In order to investigate the location of the hydrogen atoms in the alloy, in situ variable hydrogen gas pressure neutron powder diffraction data (NPD) were collected on the GEM diffractometer at ISIS (UK) (Fig. 4). Using the metal lattice structures known from the XRD data, the hydrogen occupancies of the interstitial sites, the phase fractions and change in lattice parameters on hydrogen absorption and desorption were determined from the NPD data using Rietveld refinement (Table 1). The degassed sample shows a small amount of hydrogen in the octahedral Oz (2b) site of the bct phase, in keeping with the location of hydrogen in the bct phase of V2H. A very small amount of hydrogen is also observed in the channel tetrahedral site (4d), although there is a large error associated with this value indicating its poor reliability and potentially low significance.
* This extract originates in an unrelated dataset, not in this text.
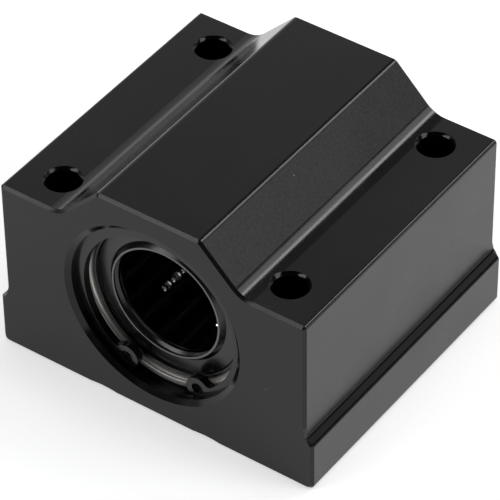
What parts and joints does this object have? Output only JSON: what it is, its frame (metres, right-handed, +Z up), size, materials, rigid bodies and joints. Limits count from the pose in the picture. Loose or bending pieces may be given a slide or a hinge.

Hydrogen occupation of both the tetrahedral and octahedral sites has, however, also been observed in a bct V0.9Mo0.1H0.68 alloy where the authors attribute the change in site occupation to the addition of the larger Mo metal atoms thus reducing the size of the Oz site.26 The degassed sample also contains a low proportion of the fcc phase, which contains some residual hydrogen in the tetrahedral site. This is in keeping with hydrogen being located on the T site in the fcc phase of VH2, TiH2, CrH2 and Ti1−xVxH2 alloys.40–43


image file: c4cp01666a-f4.tif
Fig. 4 NPD data collected on GEM, ISIS, at variable hydrogen gas pressures at 300 K (absorption up to 120 bar, followed by desorption to 2 bar). Data were collected in a high pressure aluminium alloy cell which produces the large peaks present in all plots; these were included in the background during Rietveld refinement.
Table 1 Change in hydrogen content, location of the hydrogen, phase fraction and fcc lattice parameter obtained from in situ neutron powder diffraction measurements. The bct 8j and 4c and the fcc 4b sites were found to be unoccupied and are therefore not included
H2Peq/bar PC wt% H2 NPD wt% H2 bct phase (wt%) bct 2b occ H/M (atm) bct 4d occ H/M (atm) bct c/a ratio fcc phase (wt%) fcc T occ H/M (atm) fcc a axis (Å)
1 × 10−6 0.14 84(4) 0.11(6) 0.02(3) 1.017 16(4) 0.17(3) 4.2429(81)
6 0.70 0.71 75(5) 0.62(8) 0.06(7) 1.021 25(5) 0.79(2) 4.2427(67)
10 1.48 1.21 20(2) 0.72(6) 0.06(6) 1.019 80(2) 1.39(2) 4.2476(5)
50 1.92 1.78 0.0 100.0 1.89(4) 4.2480(5)
120 1.96 1.89 0.0 100.0 2.00(4) 4.2485(5)
80 1.96 1.89 0.0 100.0 2.00(4) 4.2474(5)
50 1.96 1.89 0.0 100.0 2.00(4) 4.2472(5)
10 1.91 1.89 0.0 100.0 2.00(4) 4.2452(4)
2 1.50 1.25 14(2) 0.70(8) 0.12(8) 1.022 86(2) 1.39(1) 4.2452(4)
1 × 10−6 0.15 84(4) 0.12(7) 0.02(3) 1.021 16(4) 0.18(3) 4.2407(74)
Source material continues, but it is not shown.